▸ **SET TASK**
Starting at the line that contains "Continue the OpenSCAD" and stopping at the line that contains "r[cavity] += behind", repeat every line exactly, the two end lines included, and nothing else.

▸ **DATA SHOWN**
****************************************

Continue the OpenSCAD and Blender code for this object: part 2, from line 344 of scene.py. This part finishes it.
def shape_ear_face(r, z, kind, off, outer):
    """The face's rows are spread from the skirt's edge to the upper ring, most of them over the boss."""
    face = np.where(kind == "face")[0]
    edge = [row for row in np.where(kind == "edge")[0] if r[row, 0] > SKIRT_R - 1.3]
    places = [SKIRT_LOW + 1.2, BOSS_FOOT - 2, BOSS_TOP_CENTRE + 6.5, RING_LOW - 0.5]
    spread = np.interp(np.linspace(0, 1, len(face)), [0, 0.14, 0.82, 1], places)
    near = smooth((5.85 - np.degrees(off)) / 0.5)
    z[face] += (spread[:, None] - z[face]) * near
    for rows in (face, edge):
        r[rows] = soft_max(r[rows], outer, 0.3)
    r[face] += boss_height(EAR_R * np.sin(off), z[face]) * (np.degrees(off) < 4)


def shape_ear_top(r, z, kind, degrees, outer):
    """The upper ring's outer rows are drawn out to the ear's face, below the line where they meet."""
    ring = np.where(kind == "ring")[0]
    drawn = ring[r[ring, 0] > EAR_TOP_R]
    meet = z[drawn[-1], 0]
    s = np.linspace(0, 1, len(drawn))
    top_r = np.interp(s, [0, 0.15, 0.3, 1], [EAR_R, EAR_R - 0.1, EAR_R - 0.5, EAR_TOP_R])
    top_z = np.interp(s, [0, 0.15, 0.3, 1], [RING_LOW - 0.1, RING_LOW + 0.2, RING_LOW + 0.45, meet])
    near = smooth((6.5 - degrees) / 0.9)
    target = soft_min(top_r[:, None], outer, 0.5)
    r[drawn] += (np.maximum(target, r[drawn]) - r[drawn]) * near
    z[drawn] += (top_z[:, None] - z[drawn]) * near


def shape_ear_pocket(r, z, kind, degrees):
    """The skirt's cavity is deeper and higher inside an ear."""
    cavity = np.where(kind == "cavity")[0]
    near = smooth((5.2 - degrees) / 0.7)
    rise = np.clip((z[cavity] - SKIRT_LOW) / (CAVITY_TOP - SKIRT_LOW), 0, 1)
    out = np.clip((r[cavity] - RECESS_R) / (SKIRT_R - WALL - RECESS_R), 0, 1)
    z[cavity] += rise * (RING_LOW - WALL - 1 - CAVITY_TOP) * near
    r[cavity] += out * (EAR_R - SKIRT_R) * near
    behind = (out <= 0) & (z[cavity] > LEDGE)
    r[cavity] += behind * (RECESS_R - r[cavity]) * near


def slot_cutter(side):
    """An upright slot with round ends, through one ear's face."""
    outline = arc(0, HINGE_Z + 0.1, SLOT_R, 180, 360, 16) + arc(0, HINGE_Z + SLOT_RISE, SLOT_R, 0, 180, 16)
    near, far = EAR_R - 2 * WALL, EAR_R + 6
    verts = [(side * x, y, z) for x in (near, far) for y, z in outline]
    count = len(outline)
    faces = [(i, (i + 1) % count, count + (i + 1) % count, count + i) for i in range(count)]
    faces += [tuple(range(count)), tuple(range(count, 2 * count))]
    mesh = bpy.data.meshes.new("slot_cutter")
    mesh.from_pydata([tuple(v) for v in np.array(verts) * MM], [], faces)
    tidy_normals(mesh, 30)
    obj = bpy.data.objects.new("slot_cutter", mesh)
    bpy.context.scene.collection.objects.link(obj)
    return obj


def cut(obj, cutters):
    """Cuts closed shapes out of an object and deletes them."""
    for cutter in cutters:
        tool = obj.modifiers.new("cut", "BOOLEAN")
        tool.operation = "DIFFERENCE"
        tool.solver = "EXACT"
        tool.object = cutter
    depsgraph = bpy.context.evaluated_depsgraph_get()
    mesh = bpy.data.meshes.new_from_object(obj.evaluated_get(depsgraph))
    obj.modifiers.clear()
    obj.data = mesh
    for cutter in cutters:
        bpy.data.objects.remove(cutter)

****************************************

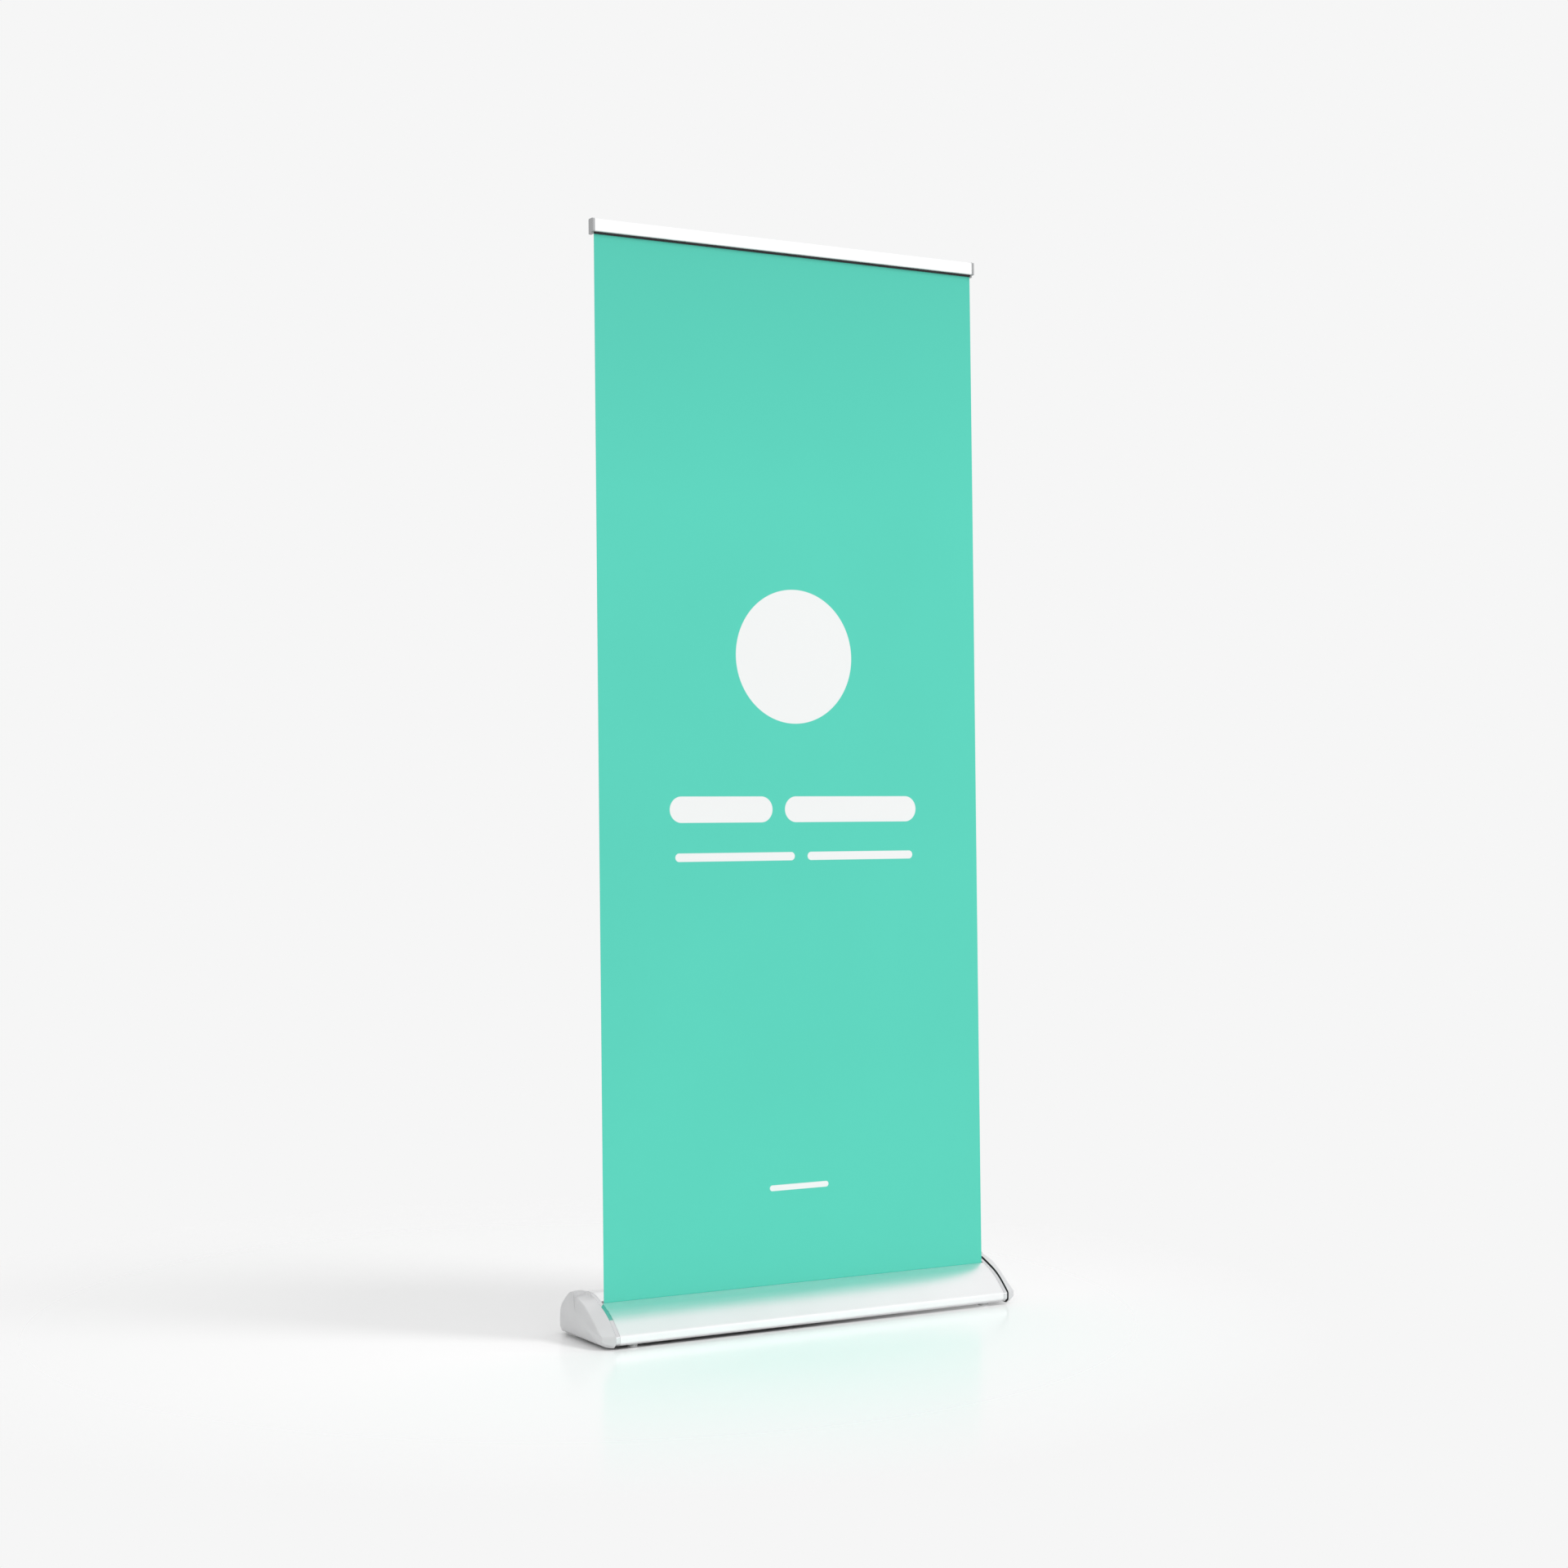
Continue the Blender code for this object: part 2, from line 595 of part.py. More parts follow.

****************************************

▸ **RESULT**
Continue the OpenSCAD and Blender code for this object: part 2, from line 344 of scene.py. This part finishes it.
def shape_ear_face(r, z, kind, off, outer):
    """The face's rows are spread from the skirt's edge to the upper ring, most of them over the boss."""
    face = np.where(kind == "face")[0]
    edge = [row for row in np.where(kind == "edge")[0] if r[row, 0] > SKIRT_R - 1.3]
    places = [SKIRT_LOW + 1.2, BOSS_FOOT - 2, BOSS_TOP_CENTRE + 6.5, RING_LOW - 0.5]
    spread = np.interp(np.linspace(0, 1, len(face)), [0, 0.14, 0.82, 1], places)
    near = smooth((5.85 - np.degrees(off)) / 0.5)
    z[face] += (spread[:, None] - z[face]) * near
    for rows in (face, edge):
        r[rows] = soft_max(r[rows], outer, 0.3)
    r[face] += boss_height(EAR_R * np.sin(off), z[face]) * (np.degrees(off) < 4)


def shape_ear_top(r, z, kind, degrees, outer):
    """The upper ring's outer rows are drawn out to the ear's face, below the line where they meet."""
    ring = np.where(kind == "ring")[0]
    drawn = ring[r[ring, 0] > EAR_TOP_R]
    meet = z[drawn[-1], 0]
    s = np.linspace(0, 1, len(drawn))
    top_r = np.interp(s, [0, 0.15, 0.3, 1], [EAR_R, EAR_R - 0.1, EAR_R - 0.5, EAR_TOP_R])
    top_z = np.interp(s, [0, 0.15, 0.3, 1], [RING_LOW - 0.1, RING_LOW + 0.2, RING_LOW + 0.45, meet])
    near = smooth((6.5 - degrees) / 0.9)
    target = soft_min(top_r[:, None], outer, 0.5)
    r[drawn] += (np.maximum(target, r[drawn]) - r[drawn]) * near
    z[drawn] += (top_z[:, None] - z[drawn]) * near


def shape_ear_pocket(r, z, kind, degrees):
    """The skirt's cavity is deeper and higher inside an ear."""
    cavity = np.where(kind == "cavity")[0]
    near = smooth((5.2 - degrees) / 0.7)
    rise = np.clip((z[cavity] - SKIRT_LOW) / (CAVITY_TOP - SKIRT_LOW), 0, 1)
    out = np.clip((r[cavity] - RECESS_R) / (SKIRT_R - WALL - RECESS_R), 0, 1)
    z[cavity] += rise * (RING_LOW - WALL - 1 - CAVITY_TOP) * near
    r[cavity] += out * (EAR_R - SKIRT_R) * near
    behind = (out <= 0) & (z[cavity] > LEDGE)
    r[cavity] += behind * (RECESS_R - r[cavity]) * near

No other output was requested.